Having booted it up the drive and parked, the first touch of class was someone from the hotel appearing with a brolly to walk you from your vehicle to the castle door to save you from the changeable west of Scotland weather. A serene calm thankfully came over me as the staff guided my up the mahogany staircase to the reception. Inside the castle all is baronial grandeur but with a cosy feel that recreates the exact atmosphere of the aristocratic home it was built as in 1870.
After champagne and canapes and chit-chat, we moved through to the elegant dining room to enjoy a six-course lunch created for the occasion by headchef at Glenapp, 28-year-old Tyron Ellul.

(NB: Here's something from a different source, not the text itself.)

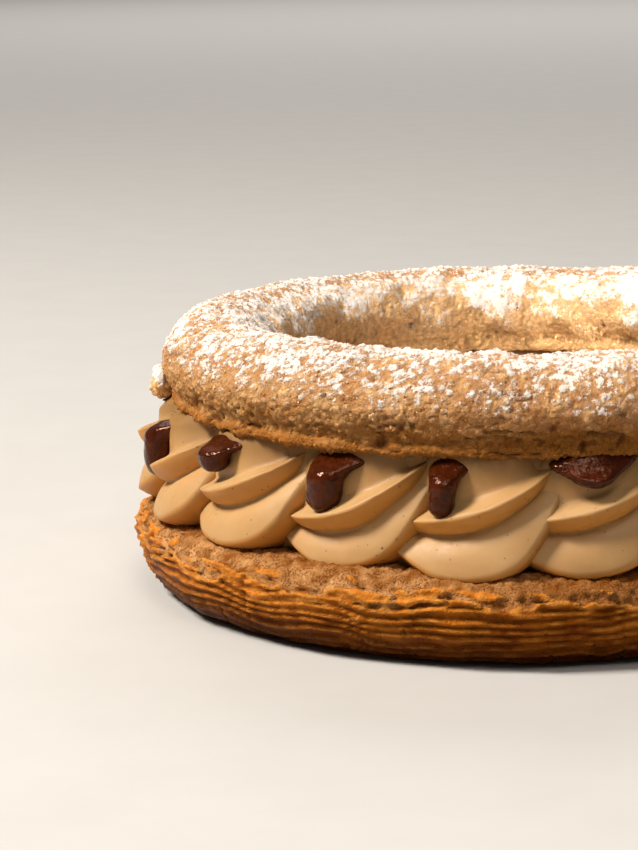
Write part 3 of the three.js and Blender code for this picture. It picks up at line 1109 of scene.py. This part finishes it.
def crust_material():
    """Golden baked choux, with porous crumb where its crust has torn off."""
    material, sketch, shader = new_material("choux_crust")
    place = sketch.place()
    height = sketch.add("ShaderNodeSeparateXYZ", {0: place}).outputs["Z"]
    pale = sketch.use(MOTTLING, {
        "Place": place, "Size": 3.0, "Low": CRUST_GOLD, "High": CRUST_PALE, "Contrast": 2.6,
    })["Colour"]
    pores = sketch.use(PORES, {"Place": place, "Size": 0.5})["Mask"]
    crust = baked_colour(sketch, place, height, pale)
    crumb = crumb_colour(sketch, place, height, pores)
    ragged = sketch.times(sketch.minus(sketch.noise(place, 1.2, 4.0), 0.5), 0.6)
    torn = sketch.step(sketch.plus(sketch.mark("crumb"), ragged), 0.35, 0.65)
    colour = sketch.mix(torn, crust, crumb)
    grain = sketch.use(GRAIN, {"Place": place, "Size": 0.6})
    relief = sketch.minus(grain["Height"], sketch.times(pores, torn))
    sketch.wire(shader, {
        "Base Color": sketch.mix(sketch.times(sketch.mark("blister"), 0.6), colour, pale),
        "Roughness": sketch.step(torn, 0.0, 1.0, 0.34, 0.9),
        "Normal": sketch.bump(relief, 0.26),
        "Specular IOR Level": 0.07,
        "Specular Tint": CRUST_GLOSS,
    })
    return material


def craquelin_colour(sketch, place, tone):
    """Tan crust lightened to gold inside the ring by painted light, orange on the torn lip, brown low
    down from baking and painted shade, browner on the right from painted shade, and dark in cracks. Tone
    lightens it."""
    mottle = sketch.use(MOTTLING, {
        "Place": place, "Size": 4.0, "Low": LID_BROWN, "High": LID_TAN, "Contrast": 3.0,
    })["Colour"]
    toned = sketch.mix(tone, mottle, LID_TAN)
    # Painted light: the inner wall is lightened to gold.
    golden = sketch.mix(sketch.times(sketch.mark("inside"), 0.85), toned, LID_GOLD_LIT)
    lipped = sketch.mix(sketch.times(sketch.mark("lip"), 0.85), golden, LIP_GOLD)
    creased = sketch.mix(sketch.times(sketch.mark("crease"), 0.5), lipped, LID_CREASE)
    # Baked browning low down, with painted shade low down and on the right.
    baked = sketch.mix(sketch.times(sketch.mark("bake_and_shade"), 0.75), creased, LID_BAKED_AND_SHADED)
    return sketch.mix(sketch.mark("crack"), baked, LID_CRACK)


def craquelin_material():
    """Granular crackled crust, matte, with icing sugar lying in flecks."""
    material, sketch, shader = new_material("craquelin")
    place = sketch.place()
    coarse = sketch.use(GRAIN, {"Place": place, "Size": 1.3})
    fine = sketch.use(GRAIN, {"Place": place, "Size": 0.5})
    colour = craquelin_colour(sketch, place, 0.0)
    crease = sketch.times(coarse["Crease"], 0.45)
    creased = sketch.mix(crease, colour, LID_CREASE)
    dust = sketch.use(DUSTING, {"Place": place, "Cover": sketch.mark("sugar"), "Fleck": 0.5})
    grit = sketch.times(fine["Height"], 0.45)
    crust = sketch.plus(coarse["Height"], grit)
    relief = sketch.plus(crust, sketch.times(dust["Height"], 0.5))
    sketch.wire(shader, {
        "Base Color": sketch.mix(sketch.times(dust["Mask"], 0.9), creased, SUGAR_WHITE),
        "Roughness": sketch.step(dust["Mask"], 0.0, 1.0, 0.62, 0.9),
        "Normal": sketch.bump(relief, 0.5),
        "Specular IOR Level": 0.2,
        "Specular Tint": LID_GLOSS,
    })
    return material


def grain_material():
    """Loose craquelin grains: each has its own tone, and sugar on most of the upper ones."""
    material, sketch, shader = new_material("craquelin_grain")
    place = sketch.place()
    colour = craquelin_colour(sketch, place, sketch.times(sketch.mark("tone"), 0.6))
    dust = sketch.use(DUSTING, {"Place": place, "Cover": sketch.mark("sugar"), "Fleck": 0.5})
    sketch.wire(shader, {
        "Base Color": sketch.mix(sketch.times(dust["Mask"], 0.9), colour, SUGAR_WHITE),
        "Roughness": 0.65,
        "Specular IOR Level": 0.2,
        "Specular Tint": LID_GLOSS,
        "Normal": sketch.bump(sketch.noise(place, 0.35, 3.0), 0.15),
    })
    return material


def sugar_material():
    """Clumped icing sugar: soft white powder, faintly creamy where it is thin."""
    material, sketch, shader = new_material("icing_sugar")
    place = sketch.place()
    powder = sketch.use(MOTTLING, {
        "Place": place, "Size": 0.8, "Low": SUGAR_CREAMY, "High": SUGAR_WHITE, "Contrast": 2.0,
    })["Colour"]
    sketch.wire(shader, {
        "Base Color": powder,
        "Roughness": 0.95,
        "Normal": sketch.bump(sketch.noise(place, 0.2, 3.0), 0.06),
        "Subsurface Weight": 0.2,
        "Subsurface Radius": SUGAR_GLOW,
        "Subsurface Scale": SUGAR_GLOW_DEPTH,
    })
    return material


def cream_material():
    """Smooth praline cream, satin, with painted shade that tints undersides deeper orange and a painted
    shadow that darkens it close under the lid, with fine nut specks and a few burst bubbles."""
    material, sketch, shader = new_material("praline_cream")
    place = sketch.place()
    tint = sketch.use(MOTTLING, {
        "Place": place, "Size": 14.0, "Low": CREAM_DEEP, "High": CREAM_LIGHT, "Contrast": 1.4,
    })["Colour"]
    specks = sketch.use(SPECKS, {"Place": place, "Spacing": 2.7, "Width": 0.11})["Mask"]
    bubbles = sketch.use(SPECKS, {"Place": place, "Spacing": 7.5, "Width": 0.05})["Mask"]
    underside_shaded = sketch.mix(sketch.times(sketch.mark("under"), 0.85), tint, CREAM_UNDERSIDE_SHADE)
    # Painted shadow: the cream darkens close under the lid.
    shaded = sketch.mix(sketch.times(sketch.mark("lid_shadow"), 0.8), underside_shaded, CREAM_LID_SHADOW)
    flecked = sketch.mix(sketch.times(specks, 0.75), shaded, SPECK_BROWN)
    colour = sketch.mix(sketch.times(bubbles, 0.8), flecked, SPECK_BROWN)
    smear = sketch.noise(place, 1.6, 4.0, 0.6)
    relief = sketch.minus(sketch.times(smear, 0.25), bubbles)
    sketch.wire(shader, {
        "Base Color": colour,
        "Roughness": sketch.step(smear, 0.3, 0.7, 0.48, 0.62),
        "Specular IOR Level": 0.4,
        "Normal": sketch.bump(relief, 0.18),
        "Subsurface Weight": 0.25,
        "Subsurface Radius": CREAM_GLOW,
        "Subsurface Scale": CREAM_GLOW_DEPTH,
    })
    return material


def praline_material():
    """Wet dark nut paste: sharp gloss over small lumps."""
    material, sketch, shader = new_material("praline_paste")
    place = sketch.place()
    paste = sketch.use(MOTTLING, {
        "Place": place, "Size": 2.2, "Low": PRALINE_DARK, "High": PRALINE_RED, "Contrast": 2.0,
    })["Colour"]
    sketch.wire(shader, {
        "Base Color": paste,
        "Roughness": sketch.step(sketch.noise(place, 1.1, 3.0), 0.35, 0.65, 0.05, 0.16),
        "Normal": sketch.bump(sketch.noise(place, 1.2, 3.0, 0.5), 0.3),
        "Specular IOR Level": 0.3,
        "Specular Tint": PRALINE_GLOSS,
    })
    return material


# ---------------------------------------------------------------- scene

def make_floor():
    bm = bmesh.new()
    bmesh.ops.create_grid(bm, x_segments=1, y_segments=1, size=FLOOR_HALF)
    mesh = bpy.data.meshes.new("floor")
    bm.to_mesh(mesh)
    bm.free()
    material, sketch, shader = new_material("pale_floor")
    tint = sketch.use(MOTTLING, {
        "Place": sketch.place(), "Size": 30.0, "Low": FLOOR_DARK, "High": FLOOR_PALE, "Contrast": 1.0,
    })["Colour"]
    sketch.wire(shader, {"Base Color": tint, "Roughness": 0.85})
    mesh.materials.append(material)
    floor = bpy.data.objects.new("floor", mesh)
    bpy.context.scene.collection.objects.link(floor)


def make_camera():
    down, left, roll = (math.radians(a) for a in (CAMERA_DOWN, CAMERA_LEFT, CAMERA_ROLL))
    turn = Matrix.Rotation(left, 3, "Z") @ Matrix.Rotation(math.pi / 2 - down, 3, "X")
    camera = bpy.data.cameras.new("camera")
    camera.lens = CAMERA_LENS
    camera.sensor_width = SENSOR
    seat = bpy.data.objects.new("camera", camera)
    seat.matrix_world = Matrix.LocRotScale(
        Vector(CAMERA_PLACE), (turn @ Matrix.Rotation(roll, 3, "Z")).to_quaternion(), None,
    )
    bpy.context.scene.collection.objects.link(seat)
    bpy.context.scene.camera = seat


def add_light(name, place, aim, size, power, colour, spread):
    """Square soft light that points at its aim and fans out by its spread."""
    light = bpy.data.lights.new(name, "AREA")
    light.size = size
    light.spread = math.radians(spread)
    light.energy = power
    light.color = colour
    lamp = bpy.data.objects.new(name, light)
    lamp.location = place
    lamp.rotation_euler = (Vector(aim) - Vector(place)).to_track_quat("-Z", "Y").to_euler()
    bpy.context.scene.collection.objects.link(lamp)


def make_lights():
    for name, settings in LIGHTS.items():
        add_light(name, *settings)
    world = bpy.data.worlds.new("studio")
    world.use_nodes = True
    background = world.node_tree.nodes["Background"]
    background.inputs["Color"].default_value = STUDIO_COLOUR
    background.inputs["Strength"].default_value = STUDIO_STRENGTH
    bpy.context.scene.world = world
    bpy.context.scene.view_settings.view_transform = "Standard"


make_camera()
make_lights()
make_floor()
make_base()
make_cream()
make_praline()
craquelin = craquelin_material()
lid = make_lid(craquelin)
make_flake(craquelin)
make_grains(lid, grain_material())
make_sugar(lid)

The menu was cleverly arranged to reflect the six decades of Relais & Chateaux. The starter, 1954-1964, of pressed ham hough with parsley emulsion and sauce gribiche was full of flavour and beautifully presented. This was followed by a butter poached Ballantrae lobster with squid ink aioil that was blindingly fresh and succulent, washed down with a smooth as silk Chablis. A tasty chunk of Roast fillet of aged Scotch beef with Mull cheddar daphinoise and withered spinach was the next culinary treat, cooked to perfection, as befits a hotel with a three AA rosette rating, accompanied by a full bodied red. We the moved on to a delightful selection of Scottish cheeses to savour on walnut bread, crackers and oatcakes. The sweet course was a melt in the mouth baked vanilla bean cheesecake with garden strawberry salad, thoroughly enjoyed with a glass of dessert wine.
The last of the six courses, bringing us up to 2014, was the real aroma punch of freshly ground Sumatra Gayo coffee with petit fours, including the exquisite taste of homemade Turkish delights.
As was sat round the table chatting long after the meal had finished, it struck me that the uniqueness of Glenapp is not just down to fantastic food and service, luxury furnishings and spectacular scenery but the genuine warmth of the owners Graham and Fay Cowan, who have turned this sleeping beauty of a castle into a warm and welcoming home from home for many guests from all parts of the world, both near and far.